Posted April 29Apr 29 comment_93990 Hi all, I'm a fairly new tech and I have a question regarding testing methods on patients that are actively on DARA. My hospital currently uses gel as its primary testing method. DARA patients, of course, are panreactive 1-2+ throughout both in the ABSC and the ABID panel. My current policy is to perform a DTT-treated screen and treat units if they need a transfusion. We provide K matched units and perform AHG XMs on treated RBCs. Many of these patients are surprise patients and there is frustration from providers when we tell them that the work up will take a few hours. I never want to jeopardize patient safety, however, I'm wondering if there is a more efficient way to work up patients on DARA. Is it possible to repeat the ABSC in tube using both PEG and LISS? I have found that some PEG and LISS screens are negative. Would having 2 negative ABSCs in tube support that the reactivity in gel is interference from DARA?
April 29Apr 29 comment_93993 My experience with DARA patients is panagglutination with tube testing, both in LISS and PEG. This may be manufacturer dependent. For a first time patient we need to serologically explain the gel reactivity even if the tube was negative. For subsequent visits negative reactivity in tube would be sufficient. I suggest you discuss with your pathologist to see what they are willing to accept. Other BB have different policies with regards to DARA patients, which I hope will be described.
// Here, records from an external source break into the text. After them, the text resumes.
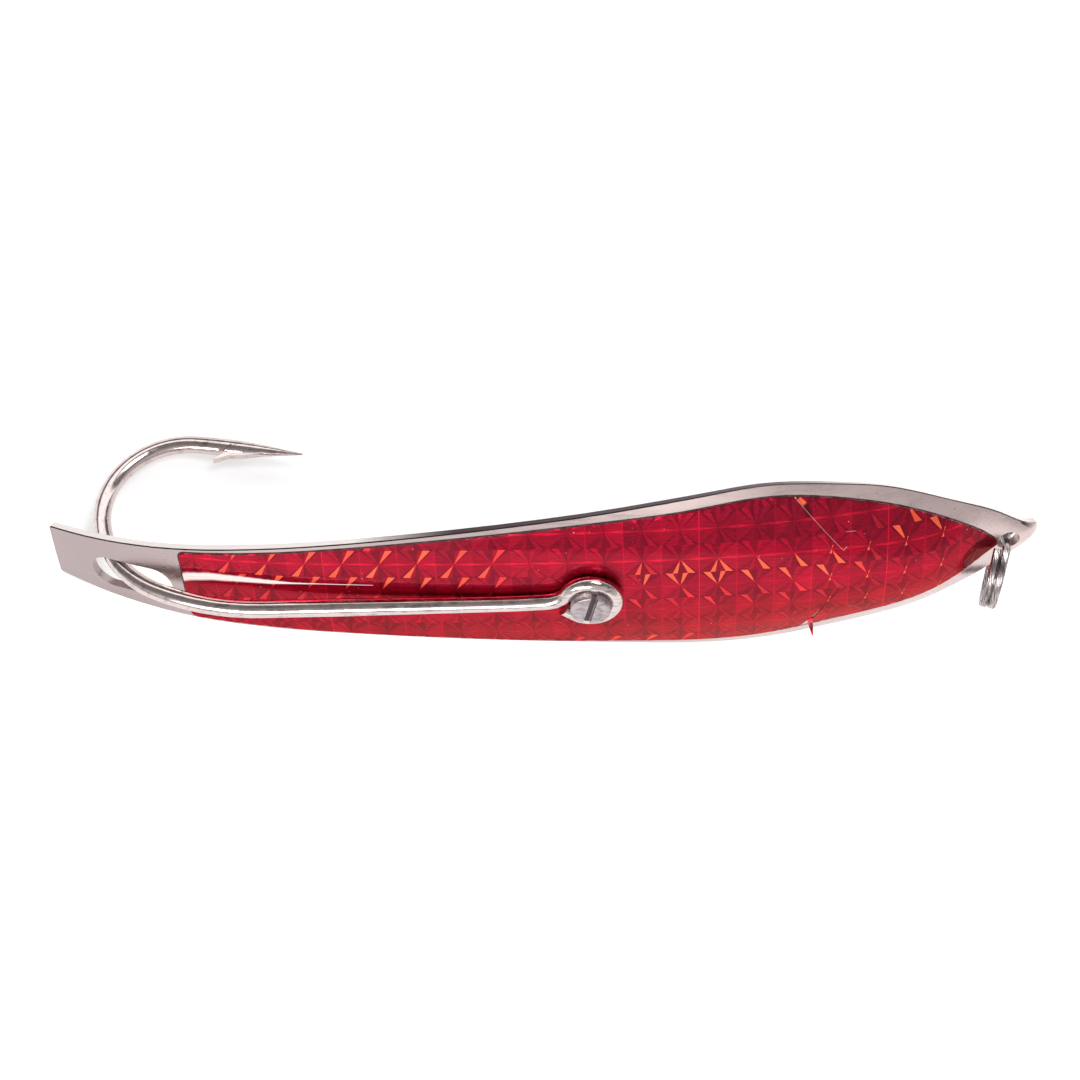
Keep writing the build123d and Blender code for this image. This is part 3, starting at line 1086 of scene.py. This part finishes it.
@dataclass
class PrismFilm:
    """The prism film: a sheet of pressed stars, cut to the tape's outline and laid on its node.

    Sizes are in millimetres, and border, border_rise and seam_stops are in cells. Facets take
    their tone from their kind, a wave that turns by column, row and place in the cell, and a
    jitter. Painted light goes into the tones too: a painted highlight on the lit rows' beams and
    on every few columns' seams, painted shade on the upper rows, and painted glints on some facets
    and at the tips towards the nose.
    """

    frame: BladeFrame
    skin: Skin
    cell: float = 6.8
    columns: int = 24
    columns_behind: int = 2
    rows: int = 7
    seam_at: float = -61.716
    star_at: float = 1.46
    wrap_radius: float = 50.0
    sheet: float = 0.10
    sunk: float = 0.03
    relief: float = 0.04
    merge: float = 0.01
    cuts: int = 2
    border: Triple = (0.07, 0.21, 0.40)
    border_rise: Triple = (1.0, -1.0, 0.8)
    seam_stops: tuple[float, ...] = (-0.2, -0.045, 0.045, 0.2)
    seam: float = 0.14
    tip_size: float = 0.95
    wave: float = 0.09
    wave_turns: Triple = (0.9, 2.1, 5.0)
    jitter: float = 0.08
    # painted highlight on the beams of the lit rows, and painted shade on the rows above
    lit_rows: tuple[int, ...] = (1, 2)
    lit_beam: float = 0.30
    row_shade: float = 0.13
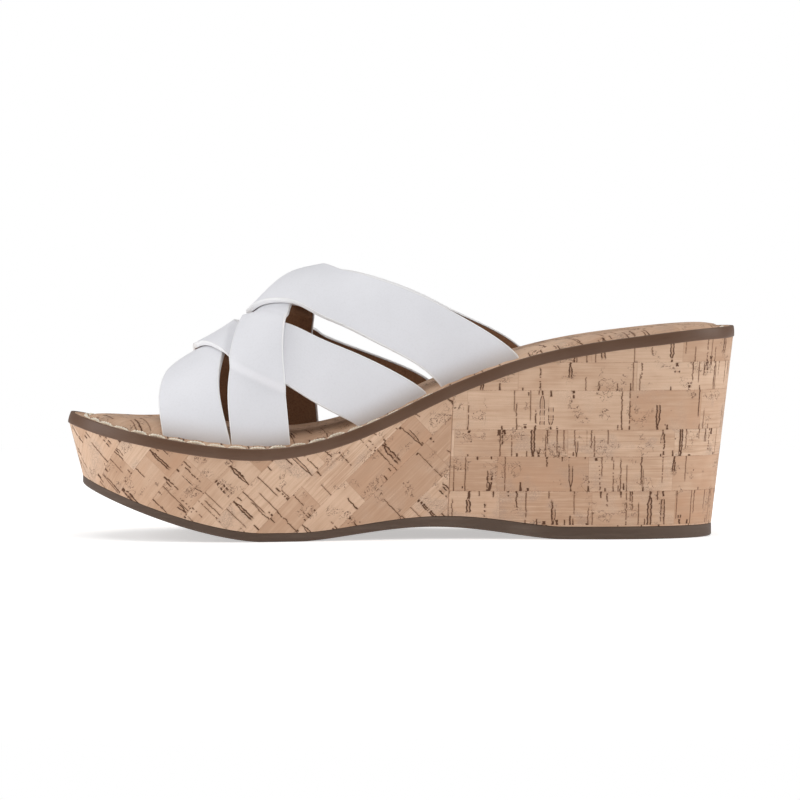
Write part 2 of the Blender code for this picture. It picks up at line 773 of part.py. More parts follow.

April 29Apr 29 comment_94001 We have educated our multiple myeloma specialists to send a type and screen before administering the first dose of a daratumumab (Darzalex). Our standard operating procedure is to have a panel of three cord blood cells (we have a large OB service) that is a laboratory developed test of sorts. Cord cells do not express CD38 at interfering levels. As it turns out we have made more of an issue of this than it warrants. Patients who have negative antibody screens essentially never develop new antibodies to red cells after being started on daratumumab probably because it potential inhibits B cells function. Minimal B cell function apparently yields little ability to make antibodies to red cell antigens, which are relatively weak alloantigens, especially when there is no adjuvant or inflammation in the recipient. That said, a manufacturer is making a soluble CD38 analog that will inhibit the anti-CD38 activity and make testing easier from what I've read. DTT treatment is also reasonable. But the good news is that patients on this drug do not make new antibodies. There are literature references to this, and we have probably tested about 500 patients with no new alloantibodies. Mostly non-transfused patients, obviously.
April 29Apr 29 comment_94005 Once our patients show panreactivity in GEL, we automatically switch them to PEG screens which are negative 95% of the time. We stop doing gel all together. We don't test with DTT treated cells until the PEG screen comes up pos. Then, if the screen is NEG with DTT treated cells, we give K neg units with a signed release.
April 29Apr 29 Author comment_94013 @Bet'naSBB Thank you. This is what I think our workflow should be as well. I’ll consult with management.
May 6May 6 comment_94176 We sometimes find them negative in PEG. If that or a DTT treated screen is negative, we give units as electronic crossmatched (K matched if DTT used). Anti-CD38 is not a clinically significant antibody, and we have a negative DTT screen we can turn out which makes the computer happy.
May 12May 12 comment_94275 On 4/29/2025 at 7:46 AM, Neil Blumberg said: a manufacturer is making a soluble CD38 analog that will inhibit the anti-CD38 activity and make testing easier from what I've read. Can we purchase this in the US yet? What company is making it?
May 13May 13 comment_94299 Not yet available. Being developed by Grifols. Probably months to a year away from FDA approval. You can contact them about becoming a testing site for licensure I'd guess. Until it's licensed you won't be able to use it in patient care, just research/validation.
June 10Jun 10 comment_94759 Is anyone performing their patient testing as described in the attached paper? Uses a lower concentration of DTT in gel that does not denature Kell, Lutheran, Cartwright, and JMH antigens but yet still eliminates the panagglutination due to anti-CD38. DTT gel testing (DARA) New Method.pdf
Friday at 12:41 PM5 days comment_94809 On 4/28/2025 at 6:43 PM, Loony said:Hi all, I'm a fairly new tech and I have a question regarding testing methods on patients that are actively on DARA. My hospital currently uses gel as its primary testing method. DARA patients, of course, are panreactive 1-2+ throughout both in the ABSC and the ABID panel. My current policy is to perform a DTT-treated screen and treat units if they need a transfusion. We provide K matched units and perform AHG XMs on treated RBCs. Many of these patients are surprise patients and there is frustration from providers when we tell them that the work up will take a few hours. I never want to jeopardize patient safety, however, I'm wondering if there is a more efficient way to work up patients on DARA. Is it possible to repeat the ABSC in tube using both PEG and LISS? I have found that some PEG and LISS screens are negative. Would having 2 negative ABSCs in tube support that the reactivity in gel is interference from DARA? How do you match for K on DTT treated cells?